As Spike’s work increased, he also got a new look. “He had mites in his feathers, so we took them off,” said Pat. “Then his mane came off, and he was transformed!”

 

Suddenly, the fluffball was a streamlined show cob type standing 15.1hh. “We took him out to a few unaffiliated dressage competitions and he won several,” said Pat. “The judges loved him. We thought we ought to show him for experience, so we took him in a showing class and he won that, too.”

 

 

Spike scores high marks for his personality as well as his performance. “He was a doddle to back, and he’s never been a problem,” said Pat.

 

He soon captured the hearts of everyone who met him. “He wants to be a warmblood, but in a smaller body,” said Elly, a dressage trainer and rider. “He finds everything easy – he’s doing half steps towards Piaffe, and his half passes are coming along nicely.”

 

Spike has just started a new chapter in his career, as Pat and Elly have teamed him up with talented young rider Eloise Read. Eloise, aged 14, already rides one of Pat’s other horses, Spellbound Tobias, and Elly believes that once Eloise gets to know Spike, the pair has the potential to get to Advanced level.

 

 

“Spike loves his work and tries really hard. He’s a pleasure to teach,” she said. “Pat keeps him slim and fit, and he has the advantage that he naturally has a great quality canter – something that you don’t always find with cobs. He’s very ‘off the floor’ in canter, which will help him with movements such as pirouettes.”

 

Pat takes enormous pains with her horses’ management. “Spike has never been allowed to get too fat,” she said. “He’s been brought up on Feedmark’s Benevit Advance to ensure he has a balanced diet, as he doesn’t need a lot of hard food.

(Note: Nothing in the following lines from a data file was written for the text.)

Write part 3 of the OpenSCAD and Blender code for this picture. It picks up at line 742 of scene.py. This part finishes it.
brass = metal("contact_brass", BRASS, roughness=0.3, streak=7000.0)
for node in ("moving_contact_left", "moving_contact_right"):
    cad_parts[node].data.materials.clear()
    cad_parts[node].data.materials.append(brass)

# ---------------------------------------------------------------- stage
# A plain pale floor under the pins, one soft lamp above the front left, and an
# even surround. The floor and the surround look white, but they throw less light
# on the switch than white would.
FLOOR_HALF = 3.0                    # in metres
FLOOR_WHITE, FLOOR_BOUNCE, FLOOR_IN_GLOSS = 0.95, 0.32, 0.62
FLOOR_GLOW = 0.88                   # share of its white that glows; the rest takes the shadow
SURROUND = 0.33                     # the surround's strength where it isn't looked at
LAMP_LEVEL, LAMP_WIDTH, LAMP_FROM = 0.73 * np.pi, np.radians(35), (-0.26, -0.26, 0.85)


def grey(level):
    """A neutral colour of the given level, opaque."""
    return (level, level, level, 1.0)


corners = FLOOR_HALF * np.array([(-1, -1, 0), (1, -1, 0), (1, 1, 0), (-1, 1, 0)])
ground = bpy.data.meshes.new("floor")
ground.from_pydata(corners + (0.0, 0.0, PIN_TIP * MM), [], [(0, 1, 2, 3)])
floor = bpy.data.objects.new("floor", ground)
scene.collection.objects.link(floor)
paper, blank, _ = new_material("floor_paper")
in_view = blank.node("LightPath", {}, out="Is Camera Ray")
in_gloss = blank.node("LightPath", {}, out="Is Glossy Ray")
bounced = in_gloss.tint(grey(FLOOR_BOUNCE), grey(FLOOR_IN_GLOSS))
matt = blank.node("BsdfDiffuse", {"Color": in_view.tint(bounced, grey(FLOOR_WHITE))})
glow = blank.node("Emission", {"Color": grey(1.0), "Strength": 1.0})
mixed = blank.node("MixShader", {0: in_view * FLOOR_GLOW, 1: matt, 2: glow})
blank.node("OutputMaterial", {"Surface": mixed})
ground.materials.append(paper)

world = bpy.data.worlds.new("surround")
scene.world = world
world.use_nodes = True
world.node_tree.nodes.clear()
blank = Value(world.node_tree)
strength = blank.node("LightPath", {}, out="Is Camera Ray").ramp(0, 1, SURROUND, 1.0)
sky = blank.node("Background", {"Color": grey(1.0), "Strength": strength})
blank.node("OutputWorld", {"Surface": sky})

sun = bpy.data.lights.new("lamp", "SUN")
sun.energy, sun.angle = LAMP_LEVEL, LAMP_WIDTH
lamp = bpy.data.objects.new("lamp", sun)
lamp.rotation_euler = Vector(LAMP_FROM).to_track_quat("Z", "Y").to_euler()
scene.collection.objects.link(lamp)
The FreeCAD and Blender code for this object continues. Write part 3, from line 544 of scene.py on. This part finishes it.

I think it’s fitness that gives horses stamina.”

 

As Spike’s work increased, Pat added Feedmark’s ActiVet to his regime for joint and muscle support. He’s now moving up to Best-Flex HA, Feedmark’s new product with optimum levels of ingredients to support flexibility and suppleness.

 

 

The teamwork that goes into Pat’s horses has paid huge dividends. This year, Spike and Tobias have qualified for the BD winter regional finals at Elementary Silver level and will both be ridden by Eloise.

 

To make it three in a row, Elly has qualified Pat’s up and coming young star, Forever London, at Novice Gold level. They have brought on this 18.1hh, five-year-old Oldenburg gelding slowly and carefully – Pat’s policy with all her horses, but especially important with one of this size.

 

Pat is delighted with their success but says that rosettes are not as important as the pleasure she gains from making sure they are happy, fit and well cared for.

 

“Even if Spike didn’t win competitions, he would still be our superstar,” she said.